Are AI-Generated Driving Videos Ready for Autonomous Driving? A Diagnostic Evaluation Framework
Xinhao Xiang, Abhijeet Rastogi, Jiawei Zhang
TL;DR
<3-5 sentence high-level summary> This paper tackles the risk that AI-generated driving videos (AIGVs) may harm autonomous driving (AD) models when used for training or evaluation. It introduces ADGV-Bench, a driving-focused benchmark with dense perception annotations, and ADGVE, a driving-aware evaluator that fuses static, temporal, lane, and Vision-Language checks to rate clip quality. The authors show that naive use of raw AIGVs degrades AD perception, while filtering with ADGVE improves downstream detection, tracking, and segmentation and enables AIGVs to complement real data.
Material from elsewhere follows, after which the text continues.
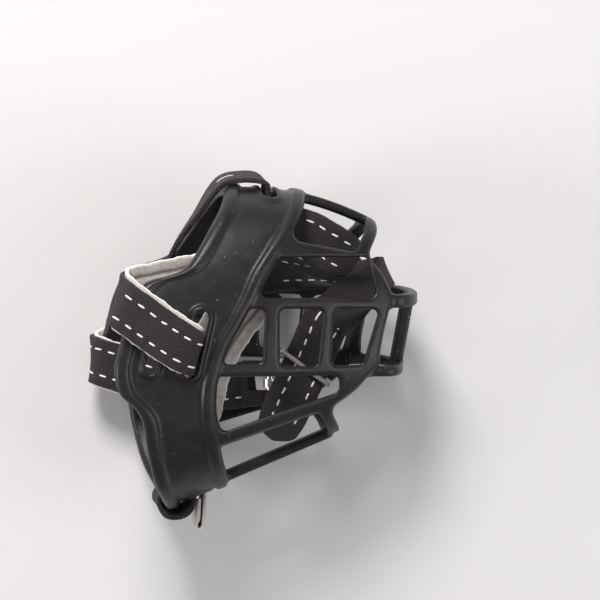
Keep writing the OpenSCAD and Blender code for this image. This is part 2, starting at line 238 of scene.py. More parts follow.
def steel_mat():
    m, nt, b = new_mat("steel_polished", 0.22, metallic=1.0)
    n = noise(nt, 500, 4, 0.6)
    tone = ramp(nt, [(0.3, (0.5, 0.46, 0.455)), (0.7, (0.62, 0.575, 0.57))])
    nt.links.new(n.outputs["Fac"], tone.inputs["Fac"])
    nt.links.new(tone.outputs["Color"], b.inputs["Base Color"])
    rr = ramp(nt, [(0.35, 0.3), (0.7, 0.42)])
    nt.links.new(noise(nt, 260, 3, 0.6).outputs["Fac"], rr.inputs["Fac"])
    nt.links.new(rr.outputs["Color"], b.inputs["Roughness"])
    nt.links.new(bump(nt, noise(nt, 700, 2).outputs["Fac"], 0.05, 0.00005), b.inputs["Normal"])
    return m


M_RUBBER = rubber_mat()
M_WEB = web_mat()
M_FELT = felt_mat()
M_THREAD = thread_mat()
M_STEEL = steel_mat()


def paint(obj, *mats):
    obj.data.materials.clear()
    for m in mats:
        obj.data.materials.append(m)


def mesh_obj(name, verts, faces, mats):
    """Smooth mesh from vertices in mm."""
    me = bpy.data.meshes.new(name)
    v = np.asarray(verts, dtype=np.float64) * MM
    me.from_pydata(v.tolist(), [], [list(map(int, f)) for f in faces])
    me.validate()
    me.polygons.foreach_set("use_smooth", [True] * len(me.polygons))
    ob = bpy.data.objects.new(name, me)
    bpy.context.scene.collection.objects.link(ob)
    paint(ob, *mats)
    return ob


# ---------------------------------------------------------------- basket field
def tube(x):
    """Middle height, half height and half width of the tube at x."""
    top, low = TOP_H - TOP_BEND * (x - TOP_X) ** 2, LOW_H + LOW_RISE * x
    width = HALF_W - SIDE_SLOPE * (x - SIDE_X) - SIDE_BEND * (x - SIDE_X) ** 2
    return (top + low) / 2, (top - low) / 2, width


def wall_field(x, y, z):
    """Signed distance, near enough, to the outer face of the tapering tube."""
    yc, h, w = tube(x)
    a, b = (y - yc) / h, z / w
    aa, bb = np.abs(a) + 1e-6, np.abs(b) + 1e-6
    rho = (aa**SQ + bb**SQ) ** (1 / SQ)
    ga, gb = np.sign(a) * (aa / rho) ** (SQ - 1), np.sign(b) * (bb / rho) ** (SQ - 1)
    # slopes along x of the top line, the bottom line and the half width
    st, sl = -2 * TOP_BEND * (x - TOP_X), LOW_RISE
    sw = -SIDE_SLOPE - 2 * SIDE_BEND * (x - SIDE_X)
    gx = ga * (-(st + sl) / 2 / h - a * (st - sl) / 2 / h) - gb * b * sw / w
    g = np.sqrt(gx**2 + (ga / h) ** 2 + (gb / w) ** 2)
    return (rho - 1) / g


def flat(x, y, z):
    """Where a point lies in the flat outlines, which are drawn as seen from the eye above the floor."""
    az = np.abs(z)
    k = 1 - az / EYE_H
    fx = EYE_X + (x + math.sin(LEAN) * az - EYE_X) / k
    fy = EYE_Y + (y - math.sin(ROLL) * az - EYE_Y) / k
    return fx, fy


def catmull(p, m):
    """Smooth curve through the points, with m steps between each two."""
    p = np.asarray(p, float)
    out = []
    n = len(p)
    for i in range(n - 1):
        a, b, c, d = p[max(i - 1, 0)], p[i], p[i + 1], p[min(i + 2, n - 1)]
        for j in range(m):
            u = j / m
            square = (2 * a - 5 * b + 4 * c - d) * u * u
            cube = (3 * b - a - 3 * c + d) * u**3
            out.append(0.5 * (2 * b + (c - a) * u + square + cube))
    out.append(p[-1])
    return np.array(out)


GX, GY = np.arange(-66, 66, OUTLINE_GRID), np.arange(-68, 68, OUTLINE_GRID)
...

The work provides a practical, model-agnostic quality gate for safely integrating large-scale generated driving videos into AD pipelines.
Abstract
Recent text-to-video models have enabled the generation of high-resolution driving scenes from natural language prompts. These AI-generated driving videos (AIGVs) offer a low-cost, scalable alternative to real or simulator data for autonomous driving (AD). But a key question remains: can such videos reliably support training and evaluation of AD models? We present a diagnostic framework that systematically studies this question. First, we introduce a taxonomy of frequent AIGV failure modes, including visual artifacts, physically implausible motion, and violations of traffic semantics, and demonstrate their negative impact on object detection, tracking, and instance segmentation. To support this analysis, we build ADGV-Bench, a driving-focused benchmark with human quality annotations and dense labels for multiple perception tasks. We then propose ADGVE, a driving-aware evaluator that combines static semantics, temporal cues, lane obedience signals, and Vision-Language Model(VLM)-guided reasoning into a single quality score for each clip. Experiments show that blindly adding raw AIGVs can degrade perception performance, while filtering them with ADGVE consistently improves both general video quality assessment metrics and downstream AD models, and turns AIGVs into a beneficial complement to real-world data. Our study highlights both the risks and the promise of AIGVs, and provides practical tools for safely leveraging large-scale video generation in future AD pipelines.